Bad times didn’t mean that everything was absolutely overloaded, it was more that it could get overloaded very soon, if we don’t take appropriate measures, and our fundraisers were much tinier back then. We were using 6-disk RAID-0 boxes to be able to sustain good performance and have required disk space at the same time (or of course, go expensive SAN route).

While the mainstream MySQL development with its leadership back then was headed towards implementing all sorts of features that didn’t mean anything to our environment (and from various discussions I had with lots of people, many many other web environments):

  • utf8 support that didn’t support Unicode
  • Prepared Statements that don’t really make much sense in PHP/C environments
  • unoptimized subqueries, that allow people to write shitty performing queries
  • later in 5.0 – views, stored routines, triggers
  • etc…

… nobody was really looking at MySQL performance at that time, and it could have insane performance regressions (“nobody runs these things anyway”, like ‘SHOW STATUS’) and a forest full of low hanging fruits.
From operations perspective it wasn’t perfect either – replication didn’t survive crashes, crash recovery was taking forever, etc.

Thats when Google released their set of patches for 4.0, which immediately provided incredible amount of fixes (thats what I wrote about it back then). To highlight some of introduced changes:

  • Crash-safe replication (replication position is stored inside InnoDB along with transaction state) – this allowed to run slaves with innodb log flushing turned off on slaves and having consistent recovery, vanilla MySQL doesn’t have that yet, Percona added this to XtraDB at some point in time
  • Guaranteed InnoDB concurrency slot for replication thread – however loaded the server is, replication does not get queued outside and can proceed. This allowed us to have way more load pointed towards MySQL. This is now part of 5.1
  • Multiple read-ahead and write-behind threads – again, allowed to bypass certain bottlenecks, such as read-ahead slots (though apparently it is wiser just to turn off read-ahead entirely) – now part of InnoDB Plugin
  • Multiple reserved SUPER connections – during overloads systems were way more manageable

Running these changes live have been especially successful (and that was way before Mark/Google released their 5.0 patch set which was then taken in parts by OurDelta/Percona/etc) – and I spent quite some time trying to evangelize these changes to MySQL developers (as I would have loved to see that deployed at our customers, way less work then!). Unfortunately, nobody cared, so running reliable and fast replication environments with mainline MySQL didn’t happen (now one has to use either XtraDB or FB build).

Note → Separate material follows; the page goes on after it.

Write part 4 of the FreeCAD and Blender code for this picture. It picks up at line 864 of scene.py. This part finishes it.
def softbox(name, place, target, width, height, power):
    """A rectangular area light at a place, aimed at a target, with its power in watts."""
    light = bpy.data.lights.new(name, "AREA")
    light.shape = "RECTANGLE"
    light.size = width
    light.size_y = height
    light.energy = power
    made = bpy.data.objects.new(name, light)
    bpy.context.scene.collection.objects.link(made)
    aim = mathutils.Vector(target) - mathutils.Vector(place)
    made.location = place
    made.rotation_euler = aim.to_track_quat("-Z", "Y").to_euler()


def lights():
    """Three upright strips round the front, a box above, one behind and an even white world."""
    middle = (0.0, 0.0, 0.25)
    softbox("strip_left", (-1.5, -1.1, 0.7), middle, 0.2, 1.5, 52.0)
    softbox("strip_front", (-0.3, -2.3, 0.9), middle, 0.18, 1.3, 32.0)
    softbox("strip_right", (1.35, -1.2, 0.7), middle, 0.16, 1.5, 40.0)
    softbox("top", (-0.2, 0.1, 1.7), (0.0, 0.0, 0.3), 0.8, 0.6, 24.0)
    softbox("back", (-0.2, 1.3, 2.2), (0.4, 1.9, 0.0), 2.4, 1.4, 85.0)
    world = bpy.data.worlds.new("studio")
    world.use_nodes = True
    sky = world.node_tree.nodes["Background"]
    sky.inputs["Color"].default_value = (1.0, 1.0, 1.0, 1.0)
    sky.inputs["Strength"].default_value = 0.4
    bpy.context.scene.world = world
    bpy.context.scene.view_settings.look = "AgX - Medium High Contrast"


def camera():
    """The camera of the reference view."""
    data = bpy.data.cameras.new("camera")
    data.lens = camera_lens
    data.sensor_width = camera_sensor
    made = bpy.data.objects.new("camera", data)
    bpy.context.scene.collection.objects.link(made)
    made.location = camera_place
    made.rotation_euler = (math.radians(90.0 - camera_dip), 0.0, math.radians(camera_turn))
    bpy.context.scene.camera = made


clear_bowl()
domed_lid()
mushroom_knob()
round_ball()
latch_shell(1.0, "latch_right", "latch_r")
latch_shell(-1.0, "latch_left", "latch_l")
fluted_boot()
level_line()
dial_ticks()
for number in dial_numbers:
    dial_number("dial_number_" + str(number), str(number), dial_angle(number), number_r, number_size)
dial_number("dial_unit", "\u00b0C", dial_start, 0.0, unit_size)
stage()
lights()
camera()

So, I did some merging work, added few other small fixes and ended up with our 4.0.40 build (also known as four-oh-forever), which still runs half of shards today. It has sufficient in-memory performance for us, it can utilize our disk capacity fully, and it doesn’t have crash history (I used to tell about two 4.0 servers, both whitebox raid0 machines, having unbroken replication session for two years). By todays standards it already misses few things (I miss fast crash recovery mostly, after last full power outage in a datacenter ;-) – and developers would love to abuse SQL features (hehe, recently a read-only subquery locked all rows because of a bug :-) I’m way more conservative when it comes to using certain features live, as when working at MySQL Support I could see all the ways those features break for people, and we used to joke (this one was about RBR :):

Which is the stable build for feature X? Next one!

Anyway, even knowing that stuff breaks in one way or another, I was running a 5.1 upgrade project, mostly because of peer pressure (“4.0 haha!”, even though that 4.0 is more modern from operations standpoint).

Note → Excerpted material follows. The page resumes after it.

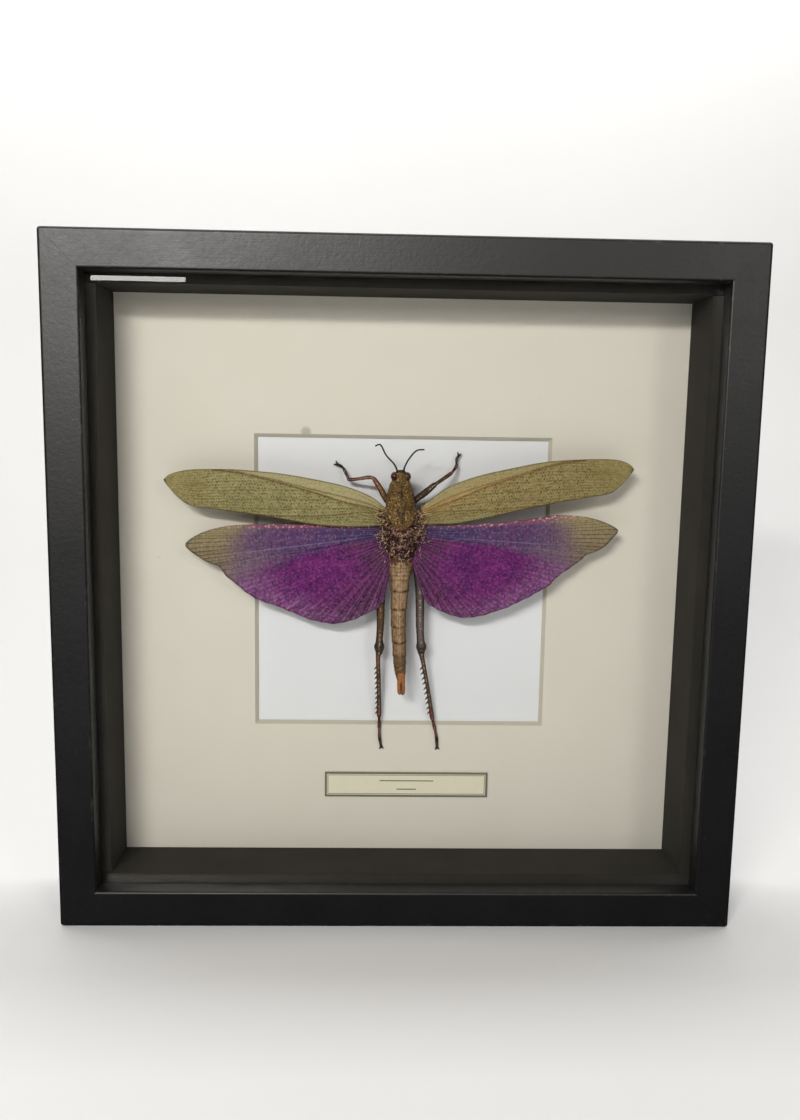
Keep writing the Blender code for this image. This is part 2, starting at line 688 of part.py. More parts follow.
def hindwing(name, root, edge, bow, material):
    """A wide fan, pleated along its rays; bow lifts or lowers the middle of its front edge."""
    columns, rows = HINDWING_GRID
    flat = ruled(smooth_line(root, columns), smooth_line(edge, columns), rows)
    out = np.linspace(0, 1, rows)[:, None]
    turn = np.linspace(0, 1, columns)[None, :]
    flat[:, :, 1] += bow * 4 * out * (1 - out) * (1 - turn)**3
    fold = np.where(np.arange(columns) % 2, -1.0, 1.0) * np.minimum(1, 4 * turn)
    depth = HINDWING_DEPTH + HINDWING_DROOP * out**1.3 + PLEAT * fold * out
    return sheet(name, np.dstack([flat, depth]), material)


def build_wings(green, violet, cutters):
    """Four spread wings, cut clear of the body that they spring from."""
    wings = [
        forewing("forewing_left", LEFT_FOREWING_FRONT, LEFT_FOREWING_REAR, green),
        forewing("forewing_right", RIGHT_FOREWING_FRONT, RIGHT_FOREWING_REAR, green),
        hindwing("hindwing_left", LEFT_HINDWING_ROOT, LEFT_HINDWING_EDGE, 0.0, violet),
        hindwing("hindwing_right", RIGHT_HINDWING_ROOT, RIGHT_HINDWING_EDGE,
                 RIGHT_HINDWING_BOW, violet),
    ]
    for wing in wings:
        for cutter in cutters:
            cut(wing, cutter)


def spine_row(name, leg):
    """A row of thorns on the outer edge of a shin, as loose cones that sink into it."""
    line = smooth_line([point[:3] for point in leg], CURVE_SAMPLES * len(leg))
    pointing = Vector(SPINE_DIRECTION)
    turn = Vector((0, 0, 1)).rotation_difference(pointing).to_matrix().to_4x4()
    bm = bmesh.new()
    for height in np.linspace(*SPINE_RUN, SPINES):
        base = line[np.argmin(abs(line[:, 1] - height))]
        foot = Vector(world([base])[0])
        place = Matrix.Translation(foot + pointing * SPINE_LENGTH / 2 * MM) @ turn
        bmesh.ops.create_cone(bm, cap_ends=True, segments=5, radius1=SPINE_RADII[0] * MM,
                              radius2=SPINE_RADII[1] * MM, depth=SPINE_LENGTH * MM, matrix=place)
    mesh = bpy.data.meshes.new(name)
    bm.to_mesh(mesh)
    bm.free()
    return add_object(name, mesh, cutter=True)


def build_legs(material, cutters):
    """Three pairs of legs; the shins of the hind pair carry a row of thorns."""
    legs = {
        "foreleg_left": LEFT_FORELEG, "foreleg_right": RIGHT_FORELEG,
        "midleg_left": LEFT_MIDLEG, "midleg_right": RIGHT_MIDLEG,
        "hindleg_left": LEFT_HINDLEG, "hindleg_right": RIGHT_HINDLEG,
    }
    for name, points in legs.items():
        leg = tube(name, points, round(LEG_STEPS * len(points)), material)
        if name.startswith("hindleg"):
            cut(leg, spine_row(f"{name}_spine_cutter", points), "UNION")
        for cutter in cutters:
            cut(leg, cutter)


def build_antennae(material, cutter):
    """Two short, thin feelers with bent tips."""
    for name, points in (("antenna_left", LEFT_ANTENNA), ("antenna_right", RIGHT_ANTENNA)):
        cut(tube(name, points, ANTENNA_STEPS, material), cutter)


def build_block(material, cutter):
    """The small cork block behind the thorax, hollowed to its belly, that carries the insect."""
    thick = PANEL_FRONT - GAP - BLOCK_FRONT
    block = slab("mounting_block", (*BLOCK_SIZE, thick), BLOCK_CENTRE, BLOCK_FRONT, material)
    cut(block, cutter)


def build_frame():
    """The frame with everything that is flat inside it."""
    build_rails(new_material("black_lacquered_wood", (0.012, 0.012, 0.013), 0.38))
    build_spacers(new_material("black_spacer", (0.015, 0.014, 0.013), 0.55))
    build_boards(
        new_material("glass", (1.0, 1.0, 1.0), 0.02, transmission=1.0),
        new_material("cream_mat_board", (0.66, 0.6, 0.5), 0.85),
        new_material("white_card", (0.78, 0.79, 0.8), 0.8),
        new_material("label_paper", (0.6, 0.56, 0.43), 0.8),
        new_material("brown_hardboard", (0.2, 0.11, 0.055), 0.75),
    )
    steel = new_material("steel", (0.5, 0.5, 0.5), 0.35, metallic=1.0)
    build_tabs(steel)
    build_hanger(steel)


def build_insect():
    """The dried grasshopper with its wings spread."""
    shell = new_material("brown_shell", (0.16, 0.1, 0.035), 0.6)
    brow = body_cutter("head_cutter", *HEAD_SKIN)
    build_body(
        shell,
        new_material("tan_abdomen", (0.42, 0.33, 0.17), 0.6),
        new_material("orange_valves", (0.5, 0.16, 0.04), 0.45),
        new_material("dark_eye", (0.05, 0.012, 0.012), 0.2),
        brow,
    )
    trunk = [
        body_cutter("pronotum_cutter", *PRONOTUM_SKIN, GRAIN),
        body_cutter("thorax_cutter", *THORAX_SKIN, GRAIN),
    ]
    belly = body_cutter("abdomen_cutter", ABDOMEN, 8, 20)
    green = new_material("green_forewing", (0.27, 0.25, 0.09), 0.55)
    violet = new_material("violet_hindwing", (0.13, 0.012, 0.13), 0.5)
    build_wings(green, violet, [*trunk, belly])
    build_legs(new_material("brown_leg", (0.06, 0.035, 0.015), 0.5), [*trunk, belly])
    build_antennae(new_material("black_antenna", (0.01, 0.009, 0.008), 0.5), brow)
    build_block(new_material("cork", (0.35, 0.22, 0.12), 0.9), trunk[1])


build_frame()
build_insect()
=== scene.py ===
"""Looks of a winged grasshopper in a deep black box frame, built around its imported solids.

Points are written in millimetres as (x, up, depth): x to the right and up from the middle of the
frame, and depth behind the frame's front face. Colours are written as they look on a screen.
"""

import math

import bmesh
import bpy
import numpy as np
from mathutils import Matrix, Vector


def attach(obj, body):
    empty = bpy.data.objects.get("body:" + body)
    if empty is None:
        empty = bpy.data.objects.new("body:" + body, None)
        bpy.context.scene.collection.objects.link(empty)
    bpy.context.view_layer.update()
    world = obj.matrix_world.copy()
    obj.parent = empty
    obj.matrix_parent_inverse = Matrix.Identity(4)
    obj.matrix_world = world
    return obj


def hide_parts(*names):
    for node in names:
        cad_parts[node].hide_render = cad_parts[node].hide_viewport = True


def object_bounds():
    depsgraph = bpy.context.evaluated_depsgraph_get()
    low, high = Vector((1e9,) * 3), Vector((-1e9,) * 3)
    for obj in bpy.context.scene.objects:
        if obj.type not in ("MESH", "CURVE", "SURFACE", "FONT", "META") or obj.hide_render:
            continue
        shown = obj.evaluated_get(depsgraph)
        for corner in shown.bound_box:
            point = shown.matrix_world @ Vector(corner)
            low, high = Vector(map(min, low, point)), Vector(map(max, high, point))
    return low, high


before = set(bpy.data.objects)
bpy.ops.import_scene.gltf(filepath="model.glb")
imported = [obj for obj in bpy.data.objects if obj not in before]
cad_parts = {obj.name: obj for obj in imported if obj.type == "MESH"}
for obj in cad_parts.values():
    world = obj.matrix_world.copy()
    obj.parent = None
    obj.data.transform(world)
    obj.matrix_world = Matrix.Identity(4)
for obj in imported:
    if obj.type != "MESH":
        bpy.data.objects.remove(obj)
cad_box = [list(corner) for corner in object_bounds()]


# The frame is four mitred rails of wood under black satin lacquer. Each has eased edges, a lip
# that covers the edge of the glass and a rebate behind it; glue and pins close the mitres, which
# stay visible as hairlines.
MM = 0.001
MERGE = 0.000001
HALF = (cad_box[1][0] - cad_box[0][0]) / 2 / MM
FRONT = cad_box[0][1] / MM
RAIL_DEPTH = 48.0
RAIL_FACE = 16.3
RAIL_WALL = 12.0
LIP = 8.5
OUTER_ROUND = 1.4
INNER_ROUND = 1.0
EASE = 0.35
JOINT_HAIR = 0.04
LIP_NICK = 0.2
BACK_NICK = 0.3
NEAR_MITRE = np.array([0.0, 0.25, 0.5, 0.8, 1.1, 1.4, 2.0, 6.0])
MAP_STEP = 400.0
SIDES = ("top", "right", "bottom", "left")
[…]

As MediaWiki is open-source project, used by many, we already engineer it for wide range of databases – we support MySQL 4.0, we support MySQL 6.0-whatever-is-in-future, and there’s some support for different vendor DBMSes (at various stages – PG, Oracle, MS SQL, etc) – so we can be sure that it works relatively fine on newer versions.

Upgrade in short:

  • Dump schema/data
  • Load schema on 5.1 instance
  • Adjust schema, as we can do it, set all varchar to varbinary to maintain 4.0 behavior
  • Load data on 5.1 instance
  • Fix MySQL to replicate from 4.0 (stupid breakage for nothing)
  • Switch master to 5.1 instance

We had some 5.0 and 5.1 replicas running for a while to detect any issues, and as there weren’t too many, the switch could be nearly immediate (English Wikipedia was converted 4.0->5.1 over a weekend).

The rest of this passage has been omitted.